New Post Will Add to Gov Dept.

By Ryan Schneider

In an effort to bolster its coverage of Asian politics, the Government Department announced this week that it was beginning a search for candidates for a new endowed professorship to study China and its relationship with foreign countries.

The new chair, endowed by a benefactor of the Fairbank Center for East Asian Research, will fill a critical gap in the department's overall study of Chinese political science, said Professor of Government Roderick MacFarquhar, a China expert and the head of the search committee.

"We have [Associate Professor of Government Jean C.] Oi to cover the field of grass roots, local politics in China. I deal with the elite level politics, and now the new chair will focus on China's relations with the world," MacFarquhar said.

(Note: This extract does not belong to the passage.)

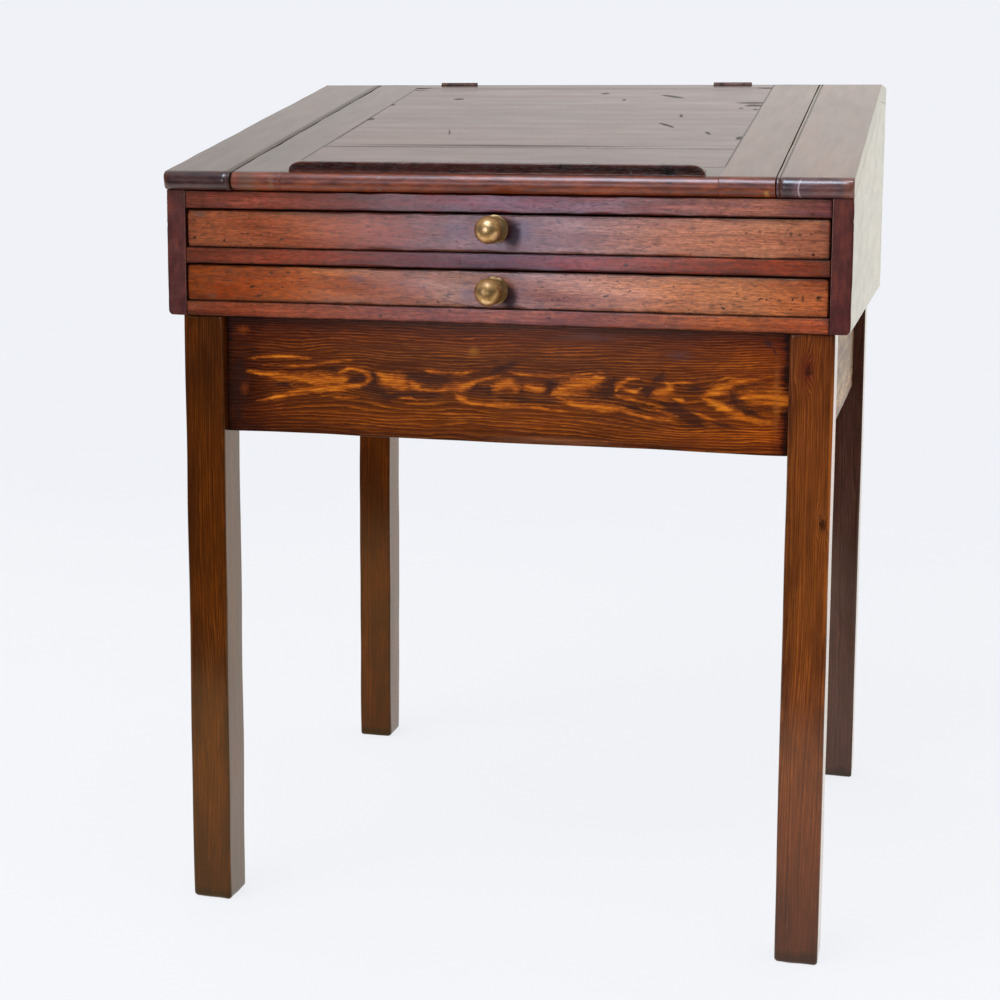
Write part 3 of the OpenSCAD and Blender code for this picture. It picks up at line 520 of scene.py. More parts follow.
def agedBrass(name, look):
    # metal with a brown bloom in patches, fine turning marks and small pits
    brass = Finish(name, "object")
    bloom = brass.cloud(90.0, 5.0, 0.65, 0.3)
    fine = brass.cloud(700.0)
    tarnish = brass.plus(brass.times(bloom, 0.8), brass.times(fine, 0.2))
    brass.colour = brass.tones(tarnish, look["tones"], (0.36, 0.52, 0.68))
    metal = look["metallic"]
    if "darkBehind" in look:
        # the base and the cove: dirt away from the hand, and painted shade that dims their highlight
        brass.mix((80, 60, 30), brass.spread(brass.part(1), *look["darkBehind"]), 0.4)
        # the upper side is painted browner and less metallic: painted shade that dims the highlight from
        # above
        patches = brass.times(brass.minus(bloom, 0.5), 0.8)
        above = brass.plus(brass.attribute("upside"), patches, clamp=True)
        brass.mix((150, 104, 48), above, 0.72)
        metal = brass.minus(metal, brass.times(above, 0.66))
    brass.bump(brass.plus(bloom, brass.times(fine, 0.4)), 0.15, 0.0002)
    brass.set({"Base Color": brass.colour, "Metallic": metal,
               "Roughness": brass.spread(bloom, 0.35, 0.7, *look["rough"])})
    return brass.material


# Stand: four square legs of stained pine

legShape = {"top": 689.0, "side": 47.0, "arris": 2.6, "outX": 364.0, "front": -305.5, "back": 348.5}
legLook = {
    "tones": ((104, 52, 9), (81, 37, 4), (62, 27, 4)), "rough": (0.13, 0.2), "specular": 0.44,
    "glossTint": (1.0, 0.87, 0.74, 1.0), "share": 0.3, "crisp": 0.2, "soften": 0.4, "wobble": 0.8,
    "fray": 0.45, "swell": 2.0, "stain": 0.6, "stainTone": (54, 22, 7), "edge": 0.55, "edgeTone": (36, 16, 8),
    "fade": 0.7, "fadeTone": (78, 36, 5)}
warmGloss = (1.0, 0.74, 0.36, 1.0)
# the legs' grain coordinates are moved apart, along the grain, by this times their seed
legShift = 900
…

Strengthening the Department

"The new chair will strengthen the department," said Professor of Chinese History and Philosophy Wei-Ming Tu, explaining that "countries of the Pacific rim are gaining greater importance in world affairs."

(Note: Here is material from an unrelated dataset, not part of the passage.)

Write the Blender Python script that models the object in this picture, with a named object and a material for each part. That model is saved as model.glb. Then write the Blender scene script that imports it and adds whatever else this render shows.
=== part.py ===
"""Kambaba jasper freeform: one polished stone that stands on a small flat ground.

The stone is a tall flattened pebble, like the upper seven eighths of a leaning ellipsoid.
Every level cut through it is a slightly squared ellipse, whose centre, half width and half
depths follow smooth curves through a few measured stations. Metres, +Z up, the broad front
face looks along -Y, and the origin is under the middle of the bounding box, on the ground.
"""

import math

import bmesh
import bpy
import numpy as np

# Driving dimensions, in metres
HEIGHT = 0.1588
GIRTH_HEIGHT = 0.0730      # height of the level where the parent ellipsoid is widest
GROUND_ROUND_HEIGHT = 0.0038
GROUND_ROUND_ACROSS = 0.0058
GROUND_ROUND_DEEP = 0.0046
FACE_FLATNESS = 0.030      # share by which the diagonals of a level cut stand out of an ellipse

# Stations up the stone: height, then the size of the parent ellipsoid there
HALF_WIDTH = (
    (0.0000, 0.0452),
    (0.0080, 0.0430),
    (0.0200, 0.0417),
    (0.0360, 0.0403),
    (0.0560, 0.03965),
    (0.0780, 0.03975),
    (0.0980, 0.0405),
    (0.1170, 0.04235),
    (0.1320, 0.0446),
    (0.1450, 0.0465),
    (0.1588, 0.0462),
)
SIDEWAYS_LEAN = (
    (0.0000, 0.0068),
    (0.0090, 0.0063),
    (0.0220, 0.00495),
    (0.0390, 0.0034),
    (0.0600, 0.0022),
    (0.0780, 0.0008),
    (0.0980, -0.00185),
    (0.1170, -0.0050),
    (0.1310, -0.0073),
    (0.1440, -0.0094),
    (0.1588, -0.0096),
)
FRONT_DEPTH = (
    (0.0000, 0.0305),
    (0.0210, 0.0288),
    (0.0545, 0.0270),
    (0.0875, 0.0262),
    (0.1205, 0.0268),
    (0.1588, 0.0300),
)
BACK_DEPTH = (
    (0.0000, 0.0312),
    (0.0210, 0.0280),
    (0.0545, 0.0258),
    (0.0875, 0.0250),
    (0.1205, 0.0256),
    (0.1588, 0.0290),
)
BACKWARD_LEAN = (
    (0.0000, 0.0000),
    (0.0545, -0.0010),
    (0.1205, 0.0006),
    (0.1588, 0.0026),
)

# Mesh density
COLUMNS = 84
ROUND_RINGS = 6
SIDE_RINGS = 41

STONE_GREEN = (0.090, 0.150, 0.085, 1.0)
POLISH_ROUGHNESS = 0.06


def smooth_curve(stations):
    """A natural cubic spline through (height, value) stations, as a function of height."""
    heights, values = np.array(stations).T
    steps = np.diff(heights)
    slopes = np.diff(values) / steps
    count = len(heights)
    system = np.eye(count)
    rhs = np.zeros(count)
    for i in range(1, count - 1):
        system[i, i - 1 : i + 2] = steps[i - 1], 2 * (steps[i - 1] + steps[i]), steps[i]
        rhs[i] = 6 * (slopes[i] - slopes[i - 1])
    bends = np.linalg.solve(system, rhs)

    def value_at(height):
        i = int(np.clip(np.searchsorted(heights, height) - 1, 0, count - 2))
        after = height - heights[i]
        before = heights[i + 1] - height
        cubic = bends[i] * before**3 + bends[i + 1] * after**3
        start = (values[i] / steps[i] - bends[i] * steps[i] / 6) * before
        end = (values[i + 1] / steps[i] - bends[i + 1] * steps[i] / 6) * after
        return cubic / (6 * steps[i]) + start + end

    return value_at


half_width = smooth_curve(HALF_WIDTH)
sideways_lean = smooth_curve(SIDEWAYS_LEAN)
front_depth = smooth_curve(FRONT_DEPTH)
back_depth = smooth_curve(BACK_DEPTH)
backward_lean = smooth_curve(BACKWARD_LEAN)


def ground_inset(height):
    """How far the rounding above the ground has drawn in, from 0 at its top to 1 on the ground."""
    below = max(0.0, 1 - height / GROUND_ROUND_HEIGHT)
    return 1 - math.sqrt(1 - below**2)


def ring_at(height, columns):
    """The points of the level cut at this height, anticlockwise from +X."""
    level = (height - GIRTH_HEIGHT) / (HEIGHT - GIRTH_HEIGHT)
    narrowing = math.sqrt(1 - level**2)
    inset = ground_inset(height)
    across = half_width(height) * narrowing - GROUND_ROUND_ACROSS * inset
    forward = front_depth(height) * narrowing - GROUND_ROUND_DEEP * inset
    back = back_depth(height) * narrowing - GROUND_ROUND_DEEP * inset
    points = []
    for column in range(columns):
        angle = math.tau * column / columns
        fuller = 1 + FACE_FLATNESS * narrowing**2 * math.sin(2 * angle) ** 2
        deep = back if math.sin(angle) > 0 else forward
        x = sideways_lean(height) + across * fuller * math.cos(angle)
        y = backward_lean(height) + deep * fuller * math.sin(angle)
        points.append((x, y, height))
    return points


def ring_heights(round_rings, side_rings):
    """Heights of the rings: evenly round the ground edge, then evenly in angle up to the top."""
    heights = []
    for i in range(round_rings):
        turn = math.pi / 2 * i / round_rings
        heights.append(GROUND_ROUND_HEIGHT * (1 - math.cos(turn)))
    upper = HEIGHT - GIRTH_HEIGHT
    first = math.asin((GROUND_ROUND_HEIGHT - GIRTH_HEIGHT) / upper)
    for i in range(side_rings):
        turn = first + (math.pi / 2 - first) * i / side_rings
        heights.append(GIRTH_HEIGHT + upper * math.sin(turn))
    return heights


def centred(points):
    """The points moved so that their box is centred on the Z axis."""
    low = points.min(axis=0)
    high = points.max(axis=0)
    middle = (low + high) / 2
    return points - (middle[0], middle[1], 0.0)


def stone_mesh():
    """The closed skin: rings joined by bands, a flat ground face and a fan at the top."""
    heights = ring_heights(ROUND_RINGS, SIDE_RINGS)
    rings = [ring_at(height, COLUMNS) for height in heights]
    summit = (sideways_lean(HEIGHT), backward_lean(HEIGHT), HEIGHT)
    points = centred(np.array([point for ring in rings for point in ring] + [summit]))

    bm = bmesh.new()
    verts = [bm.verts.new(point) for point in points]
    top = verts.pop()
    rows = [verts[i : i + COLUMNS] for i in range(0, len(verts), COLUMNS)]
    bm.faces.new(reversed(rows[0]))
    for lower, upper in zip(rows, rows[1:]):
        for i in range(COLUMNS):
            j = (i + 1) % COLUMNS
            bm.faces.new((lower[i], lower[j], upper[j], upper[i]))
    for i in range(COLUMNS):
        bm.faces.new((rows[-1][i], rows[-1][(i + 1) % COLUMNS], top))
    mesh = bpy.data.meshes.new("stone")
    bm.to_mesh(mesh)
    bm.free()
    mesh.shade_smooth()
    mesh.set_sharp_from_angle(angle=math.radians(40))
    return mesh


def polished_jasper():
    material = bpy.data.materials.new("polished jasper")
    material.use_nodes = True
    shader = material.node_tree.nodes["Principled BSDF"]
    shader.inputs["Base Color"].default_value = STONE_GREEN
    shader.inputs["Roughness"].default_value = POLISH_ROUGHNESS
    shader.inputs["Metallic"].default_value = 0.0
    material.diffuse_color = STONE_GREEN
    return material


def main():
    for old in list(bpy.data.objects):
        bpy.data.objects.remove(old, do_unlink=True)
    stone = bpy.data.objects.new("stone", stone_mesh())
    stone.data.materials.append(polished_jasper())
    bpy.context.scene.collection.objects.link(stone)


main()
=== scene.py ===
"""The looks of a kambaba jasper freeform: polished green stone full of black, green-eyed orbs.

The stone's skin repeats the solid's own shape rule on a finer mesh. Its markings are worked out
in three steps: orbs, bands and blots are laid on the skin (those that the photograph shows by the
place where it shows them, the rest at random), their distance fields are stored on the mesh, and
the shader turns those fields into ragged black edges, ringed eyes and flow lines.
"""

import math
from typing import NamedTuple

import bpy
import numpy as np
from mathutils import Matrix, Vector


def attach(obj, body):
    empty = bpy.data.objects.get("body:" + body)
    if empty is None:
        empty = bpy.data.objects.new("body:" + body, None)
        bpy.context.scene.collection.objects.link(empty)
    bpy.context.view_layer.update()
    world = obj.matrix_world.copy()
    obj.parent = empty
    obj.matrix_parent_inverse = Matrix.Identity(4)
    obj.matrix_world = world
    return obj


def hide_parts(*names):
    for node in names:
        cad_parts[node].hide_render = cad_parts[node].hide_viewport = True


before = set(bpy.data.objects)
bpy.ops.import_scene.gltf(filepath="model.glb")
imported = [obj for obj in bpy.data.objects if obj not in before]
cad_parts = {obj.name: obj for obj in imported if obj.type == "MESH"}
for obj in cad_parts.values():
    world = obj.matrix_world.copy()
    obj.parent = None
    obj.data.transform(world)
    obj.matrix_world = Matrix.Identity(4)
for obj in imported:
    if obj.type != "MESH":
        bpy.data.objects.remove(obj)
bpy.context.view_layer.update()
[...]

A new professorship will also increase the number of undergraduate courses being taught in modern Chinese Studies, MacFarquhar said. He said that he favors adding a provision to the chair's description that would require its occupant to teach "at least a bare minimum of courses."

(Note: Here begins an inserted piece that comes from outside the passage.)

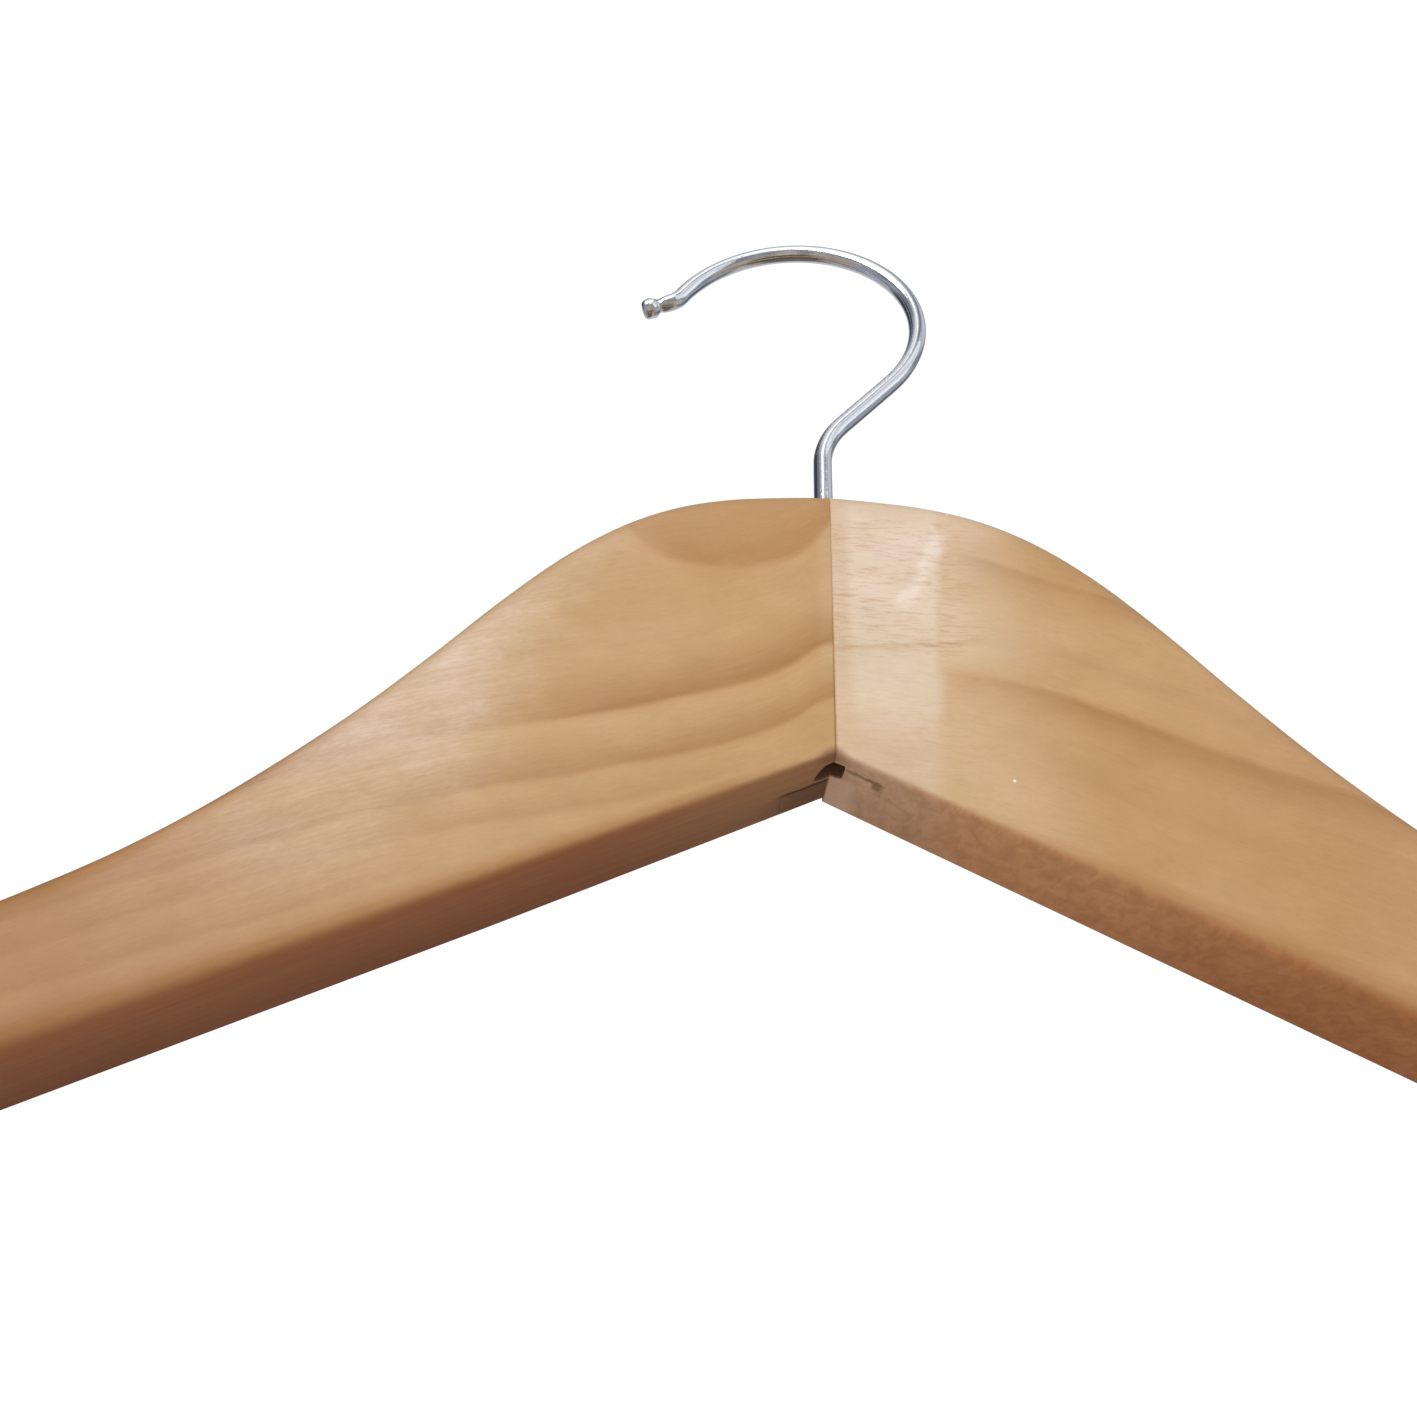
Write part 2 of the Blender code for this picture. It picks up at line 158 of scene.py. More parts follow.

The chair--titled the Governor James Albert Noe Sr. and Linda and Christel Noe Laine professorship of China in world affairs--is to be funded by a grant from Linda Noe Laine, a member of the Fairbank Center Committee, a fundraising group affiliated with the center. The chair is named for Laine and her father and daughter.

Although MacFarquhar declined to comment on the exact size of the endowment, he said that the minimum amount required to set up a new senior faculty position at Harvard is $1.5 million. That figure was raised to $2 million in July, but the increase did not affect the new chair because negotiations began in the spring of 1988, MacFarquhar said.

MacFarquhar said that Dean of the Faculty A. Michael Spence authorized him to negotiate with Laine about a junior chair in Chinese studies during the Fairbank Center's 1988 fundraising drive.

"After a number of meetings and consultations, [Laine] agreed to increase her offer to a full chair dealing with China," he said.

Laine could not be reached for comment yesterday.

Government Department Chair Robert O. Keohane said that candidates for the chair will be judged primarily on the basis of their expertise in political science overall, rather than specialized work in a particular area of Chinese Studies.

"In the end, for a senior appointment, the most important thing to consider is the general quality of the candidate," Keohane said. "Specific areas of interest are secondary."

"We're looking for not merely a good specialist on China, but a first-class political scientist," MacFarquhar said.

Both MacFarquhar and Keohane said they hoped to fill the new position by the 1991-92 academic year.